== DATA SEGMENT ==
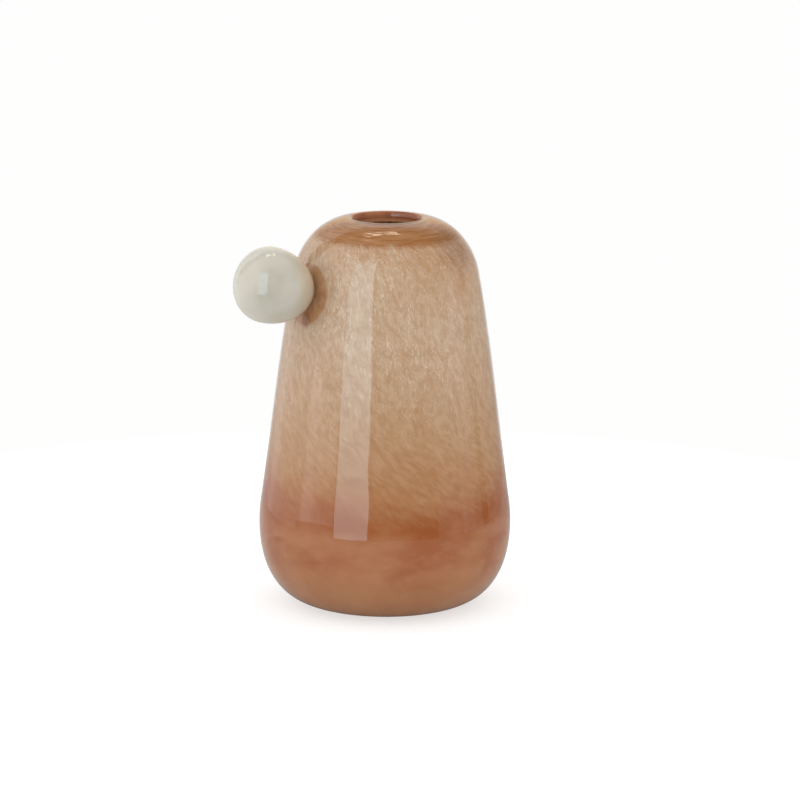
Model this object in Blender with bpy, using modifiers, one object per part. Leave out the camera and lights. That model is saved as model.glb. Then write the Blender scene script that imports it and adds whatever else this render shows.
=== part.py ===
"""Glass bud vase: a soft blown body in three fused glass layers, with a solid
opal ball on one shoulder.

Frame: metres, +Z up. The origin is the centre of the flat ground base, on the
body's axis. The ball stands out on the -X side, in the XZ plane.
"""
import math

import bmesh
import bpy
from mathutils import Matrix, Vector

NAME = "glass_bud_vase"

# ---- driving dimensions, metres -------------------------------------------
HEIGHT = 0.2000          # base to lip crest
BASE_R = 0.0330          # flat ground disc that the vase stands on
BASE_PULL = 0.0300       # how far the rounded foot swells out level
BELLY_R = 0.0640         # radius where the rounded foot meets the side
BELLY_Z = 0.0536
BELLY_LEAN = 0.1437      # inward lean of the side there (run over rise)
BELLY_PULL = 0.0213
SHOULDER_R = 0.0473      # radius where the side meets the shoulder
SHOULDER_Z = 0.1720
SHOULDER_LEAN = 0.1871
SHOULDER_PULL = 0.450    # share of the shoulder's chord
LIP_PULL = 0.295
LIP_R = 0.0189           # circle of the lip's crest
MOUTH_R = 0.0170         # clear radius of the mouth
LIP_DROP = 0.0028        # height of the rounded inner edge of the lip
THROAT_ROUND = 0.0015    # rounding from the throat to the inside of the shoulder

CASING_T = 0.0024        # clear outer gather
CASING_BASE_T = 0.0040
WALL_T = 0.0058          # all layers together, on the side
WALL_BASE_T = 0.0090     # all layers together, under the inside floor
FLOOR_BLEND = 0.0300     # height over which the base thickness fades out
STREAK_T = 0.0008        # pale streaked band between casing and core
STREAK_LOW = (0.0400, 0.0560)     # the band feathers in between these heights
STREAK_HIGH = (0.1900, 0.1960)    # and out again under the lip
STREAK_EDGE = 0.0002     # thinnest edge of the band
LAYER_GAP = 0.0003       # clearance between neighbouring glass layers
LIP_SPLIT_Z = 0.1965     # underside of the casing's hook over the lip

BALL_R = 0.0194          # across the ball
BALL_OUT = 0.0168        # centre to the far end
BALL_IN = 0.0250         # centre to the (buried) end of its taper
BALL_POS = (-0.0699, 0.0, 0.1716)
BALL_RISE = math.radians(17.4)    # its axis points out and up by this much

STEPS = 40               # facets round the body
N_FOOT, N_SIDE, N_SHOULDER = 9, 5, 8
N_LIP, N_THROAT = 4, 3
BALL_SEGMENTS, BALL_RINGS = 28, 18


# ---- curves ---------------------------------------------------------------
def bezier(p0, p1, p2, p3, n):
    """n + 1 points (r, z) along a cubic from p0 to p3."""
    pts = []
    for i in range(n + 1):
        t = i / n
        u = 1.0 - t
        a, b, c, d = u ** 3, 3 * u * u * t, 3 * u * t * t, t ** 3
        pts.append(tuple(a * p0[k] + b * p1[k] + c * p2[k] + d * p3[k] for k in (0, 1)))
    return pts


def unit(x, y):
    h = math.hypot(x, y)
    return x / h, y / h


def smooth(lo, hi, x):
    t = min(1.0, max(0.0, (x - lo) / (hi - lo)))
    return t * t * (3.0 - 2.0 * t)


def outer_curve():
    """The outer wall from the axis of the base up to the lip's crest."""
    up1 = unit(-BELLY_LEAN, 1.0)
    up2 = unit(-SHOULDER_LEAN, 1.0)
    belly = (BELLY_R, BELLY_Z)
    shoulder = (SHOULDER_R, SHOULDER_Z)
    run = math.hypot(BELLY_R - SHOULDER_R, SHOULDER_Z - BELLY_Z) / 3.0
    chord = math.hypot(SHOULDER_R - LIP_R, HEIGHT - SHOULDER_Z)
    foot = bezier((BASE_R, 0.0), (BASE_R + BASE_PULL, 0.0),
                  (BELLY_R - up1[0] * BELLY_PULL, BELLY_Z - up1[1] * BELLY_PULL),
                  belly, N_FOOT)
    side = bezier(belly, (BELLY_R + up1[0] * run, BELLY_Z + up1[1] * run),
                  (SHOULDER_R - up2[0] * run, SHOULDER_Z - up2[1] * run),
                  shoulder, N_SIDE)
    top = bezier(shoulder,
                 (SHOULDER_R + up2[0] * SHOULDER_PULL * chord,
                  SHOULDER_Z + up2[1] * SHOULDER_PULL * chord),
                 (LIP_R + LIP_PULL * chord, HEIGHT),
                 (LIP_R, HEIGHT), N_SHOULDER)
    return [(0.0, 0.0)] + foot + side[1:] + top[1:]


def inward_normals(pts):
    """Unit normals into the glass, square to the curve at each point."""
    out = []
    for i, p in enumerate(pts):
        a = pts[max(i - 1, 0)]
        b = pts[min(i + 1, len(pts) - 1)]
        if i <= 1 or i == len(pts) - 1:      # flat base, and the level crest
            out.append((0.0, 1.0 if i <= 1 else -1.0))
            continue
        tx, tz = unit(b[0] - a[0], b[1] - a[1])
        out.append((-tz, tx))
    return out


OUTER = outer_curve()
NORMALS = inward_normals(OUTER)


def base_extra(z, extra):
    """The added thickness under the floor, fading out up the side."""
    return extra * (1.0 - smooth(0.0, FLOOR_BLEND, z))


def casing_depth(z):
    return CASING_T + base_extra(z, CASING_BASE_T - CASING_T)


def band_share(z):
    """1 where the streaked band has its full thickness, 0 where there is none."""
    return smooth(*STREAK_LOW, z) * (1.0 - smooth(*STREAK_HIGH, z))


def core_depth(z):
    return casing_depth(z) + LAYER_GAP + band_share(z) * (STREAK_T + LAYER_GAP)


def wall_depth(z):
    return WALL_T + base_extra(z, WALL_BASE_T - WALL_T)


def inset(depth):
    """The outer curve moved into the glass by depth(height)."""
    return [(p[0] + n[0] * depth(p[1]), p[1] + n[1] * depth(p[1]))
            for p, n in zip(OUTER, NORMALS)]


def cut_level(pts, z_top, r_end):
    """The curve up to z_top, then level at z_top in to r_end."""
    out = []
    for a, b in zip(pts, pts[1:]):
        out.append(a)
        if b[1] >= z_top:
            t = (z_top - a[1]) / (b[1] - a[1])
            out.append((a[0] + t * (b[0] - a[0]), z_top))
            break
    out.append((r_end, z_top))
    return out


# ---- objects --------------------------------------------------------------
def collection(name):
    c = bpy.data.collections.get(name) or bpy.data.collections.new(name)
    if c.name not in bpy.context.scene.collection.children:
        bpy.context.scene.collection.children.link(c)
    return c


def glass(name, rgb, roughness, transmission, alpha=1.0):
    m = bpy.data.materials.new(name)
    m.use_nodes = True
    b = m.node_tree.nodes["Principled BSDF"]
    b.inputs["Base Color"].default_value = (*rgb, 1.0)
    b.inputs["Roughness"].default_value = roughness
    b.inputs["Metallic"].default_value = 0.0
    b.inputs["IOR"].default_value = 1.5
    b.inputs["Transmission Weight"].default_value = transmission
    b.inputs["Alpha"].default_value = alpha
    m.diffuse_color = (*rgb, alpha)
    return m


def turned(name, pts, col, mat=None, steps=STEPS):
    """A turned solid: its profile runs up the inside, over the top and down
    the outside, and a Screw modifier spins it round Z."""
    me = bpy.data.meshes.new(name)
    bm = bmesh.new()
    verts = [bm.verts.new((r, 0.0, z)) for r, z in pts]
    for a, b in zip(verts, verts[1:]):
        bm.edges.new((a, b))
    bm.to_mesh(me)
    bm.free()
    ob = bpy.data.objects.new(name, me)
    col.objects.link(ob)
    s = ob.modifiers.new("turn", "SCREW")
    s.axis = "Z"
    s.angle = 2.0 * math.pi
    s.steps = steps
    s.render_steps = steps
    s.use_merge_vertices = True
    s.merge_threshold = 0.00002
    s.use_smooth_shade = True
    if mat:
        me.materials.append(mat)
    return ob


def egg(name, col, mat):
    """The ball: round on its outer half, drawn out to a short taper on the
    half that was pressed on to the shoulder. Its own +Z points outwards."""
    me = bpy.data.meshes.new(name)
    bm = bmesh.new()
    bmesh.ops.create_uvsphere(bm, u_segments=BALL_SEGMENTS, v_segments=BALL_RINGS, radius=1.0)
    for v in bm.verts:
        v.co.x *= BALL_R
        v.co.y *= BALL_R
        v.co.z *= BALL_OUT if v.co.z > 0.0 else BALL_IN
    bm.to_mesh(me)
    bm.free()
    me.materials.append(mat)
    me.shade_smooth()
    me.set_sharp_from_angle(angle=math.radians(40))
    ob = bpy.data.objects.new(name, me)
    axis = Vector((-math.cos(BALL_RISE), 0.0, math.sin(BALL_RISE)))
    ob.rotation_euler = axis.to_track_quat("Z", "Y").to_euler()
    ob.location = BALL_POS
    col.objects.link(ob)
    return ob


def main():
    for ob in list(bpy.data.objects):
        bpy.data.objects.remove(ob, do_unlink=True)

    parts = collection(NAME)
    cutters = collection(NAME + "_cutters")

    root = bpy.data.objects.new(NAME + "_root", None)
    parts.objects.link(root)

    # Clear outer gather: cup shaped, hooked over the lip down to the throat.
    inside = cut_level(inset(casing_depth), LIP_SPLIT_Z, MOUTH_R)
    lip = []
    for i in range(N_LIP + 1):
        a = math.pi / 2.0 * i / N_LIP
        lip.append((LIP_R - (LIP_R - MOUTH_R) * math.cos(a),
                    HEIGHT - LIP_DROP + LIP_DROP * math.sin(a)))
    casing = turned("clear_casing", inside + lip + OUTER[-2::-1], parts,
                    glass("clear_glass", (0.90, 0.80, 0.70), 0.03, 1.0, 0.35))

    # Pale streaked band, feathered at both edges.
    face = inset(lambda z: casing_depth(z) + LAYER_GAP)
    back = inset(lambda z: core_depth(z) - LAYER_GAP)
    keep = [i for i, p in enumerate(OUTER)
            if (core_depth(p[1]) - casing_depth(p[1]) - 2.0 * LAYER_GAP) > STREAK_EDGE
            and p[1] > STREAK_LOW[0]]
    ring = [back[i] for i in keep] + [face[i] for i in reversed(keep)]
    band = turned("streaked_overlay", ring + ring[:1], parts,
                  glass("streaked_glass", (0.60, 0.42, 0.29), 0.25, 0.2))

    # Rust-brown core bubble: the wall of the cavity and of the throat.
    ceiling = HEIGHT - WALL_T
    hollow = [p for p in inset(wall_depth)
              if p[0] > MOUTH_R + THROAT_ROUND or p[1] < ceiling / 2.0]
    throat = []
    for i in range(N_THROAT + 1):
        a = math.pi / 2.0 * i / N_THROAT
        throat.append((MOUTH_R + THROAT_ROUND * (1.0 - math.sin(a)),
                       ceiling + THROAT_ROUND * (1.0 - math.cos(a))))
    outside = cut_level(inset(core_depth), LIP_SPLIT_Z - LAYER_GAP, MOUTH_R)
    core = turned("rust_core", hollow + throat + outside[::-1], parts,
                  glass("rust_glass", (0.33, 0.13, 0.055), 0.08, 0.4))

    # Opal ball, seated on the shoulder: the body's own shape is cut from it.
    ball = egg("opal_ball", parts, glass("opal_glass", (0.56, 0.51, 0.43), 0.06, 0.1))
    seat = [(p[0] - n[0] * LAYER_GAP, p[1] - n[1] * LAYER_GAP) for p, n in zip(OUTER, NORMALS)]
    seat[-1] = (0.0, seat[-1][1])
    cutter = turned("ball_seat_cutter", seat[::-1], cutters)
    cutter.hide_render = True
    cutter.display_type = "WIRE"
    cut = ball.modifiers.new("seat", "BOOLEAN")
    cut.operation = "DIFFERENCE"
    cut.solver = "EXACT"
    cut.object = cutter

    for ob in (casing, band, core, ball):
        ob.parent = root


main()
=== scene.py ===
import math

import bmesh
import bpy
import numpy as np
from mathutils import Matrix, Vector


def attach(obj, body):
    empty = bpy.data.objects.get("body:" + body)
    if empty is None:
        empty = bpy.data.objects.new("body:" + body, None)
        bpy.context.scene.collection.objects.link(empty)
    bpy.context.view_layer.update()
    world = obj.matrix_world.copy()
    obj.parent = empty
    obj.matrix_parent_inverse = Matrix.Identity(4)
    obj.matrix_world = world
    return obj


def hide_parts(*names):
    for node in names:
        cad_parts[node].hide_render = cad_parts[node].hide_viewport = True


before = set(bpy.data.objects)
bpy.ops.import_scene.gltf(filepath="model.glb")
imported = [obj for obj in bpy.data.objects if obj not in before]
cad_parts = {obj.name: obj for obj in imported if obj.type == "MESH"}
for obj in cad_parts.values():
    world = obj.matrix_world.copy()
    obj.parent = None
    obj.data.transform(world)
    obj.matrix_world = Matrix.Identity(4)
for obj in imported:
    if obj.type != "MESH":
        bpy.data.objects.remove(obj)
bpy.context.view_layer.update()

# ---------------------------------------------------------------- dimensions
# The same driving dimensions as the solids, in metres.
HEIGHT = 0.2000
BASE_R, BASE_PULL = 0.0330, 0.0300
BELLY_R, BELLY_Z, BELLY_LEAN, BELLY_PULL = 0.0640, 0.0536, 0.1437, 0.0213
SHOULDER_R, SHOULDER_Z, SHOULDER_LEAN = 0.0473, 0.1720, 0.1871
SHOULDER_PULL, LIP_PULL = 0.450, 0.295
LIP_R, MOUTH_R, LIP_DROP, THROAT_ROUND = 0.0189, 0.0170, 0.0028, 0.0015
CASING_T, CASING_BASE_T = 0.0024, 0.0040
WALL_T, WALL_BASE_T, FLOOR_BLEND = 0.0058, 0.0090, 0.0300
STREAK_T = 0.0008
LIP_SPLIT_Z = 0.1965
BALL_R, BALL_OUT, BALL_IN = 0.0194, 0.0168, 0.0250
BALL_POS = Vector((-0.0699, 0.0, 0.1716))
BALL_RISE = math.radians(17.4)
SEAT = 0.00004            # how far fused layers reach into each other
STEPS = 180
FIT = 0.99883               # the smooth turned wall kept within the outline of the faceted part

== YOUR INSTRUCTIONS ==
Return nothing but the lines from the start of the listing above through the line containing "THROAT_ROUND = 0.0015", exactly as given.

== SOLUTION TO THIS TASK ==
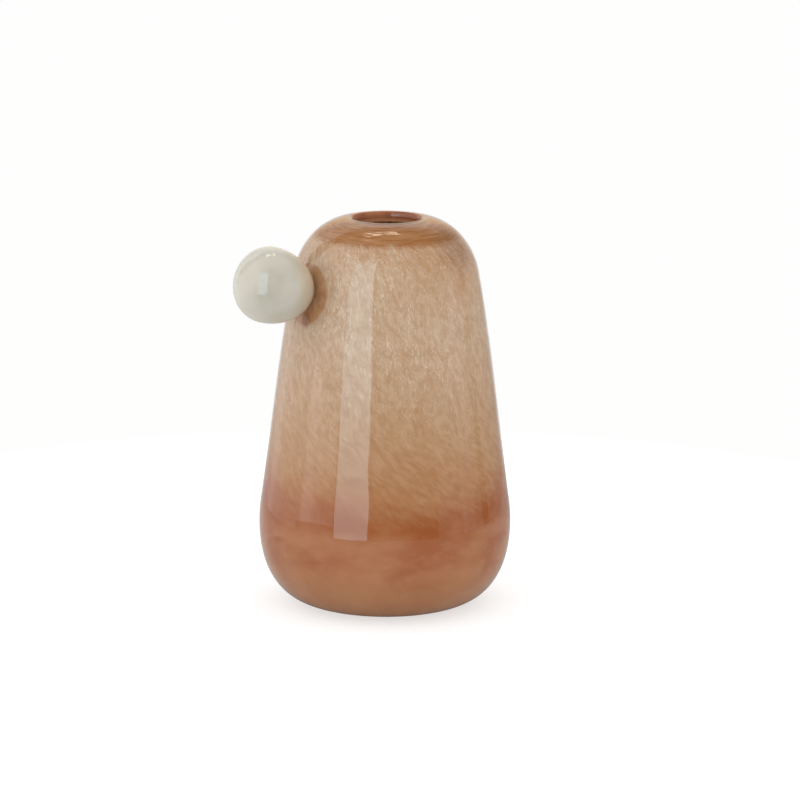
Model this object in Blender with bpy, using modifiers, one object per part. Leave out the camera and lights. That model is saved as model.glb. Then write the Blender scene script that imports it and adds whatever else this render shows.
=== part.py ===
"""Glass bud vase: a soft blown body in three fused glass layers, with a solid
opal ball on one shoulder.

Frame: metres, +Z up. The origin is the centre of the flat ground base, on the
body's axis. The ball stands out on the -X side, in the XZ plane.
"""
import math

import bmesh
import bpy
from mathutils import Matrix, Vector

NAME = "glass_bud_vase"

# ---- driving dimensions, metres -------------------------------------------
HEIGHT = 0.2000          # base to lip crest
BASE_R = 0.0330          # flat ground disc that the vase stands on
BASE_PULL = 0.0300       # how far the rounded foot swells out level
BELLY_R = 0.0640         # radius where the rounded foot meets the side
BELLY_Z = 0.0536
BELLY_LEAN = 0.1437      # inward lean of the side there (run over rise)
BELLY_PULL = 0.0213
SHOULDER_R = 0.0473      # radius where the side meets the shoulder
SHOULDER_Z = 0.1720
SHOULDER_LEAN = 0.1871
SHOULDER_PULL = 0.450    # share of the shoulder's chord
LIP_PULL = 0.295
LIP_R = 0.0189           # circle of the lip's crest
MOUTH_R = 0.0170         # clear radius of the mouth
LIP_DROP = 0.0028        # height of the rounded inner edge of the lip
THROAT_ROUND = 0.0015    # rounding from the throat to the inside of the shoulder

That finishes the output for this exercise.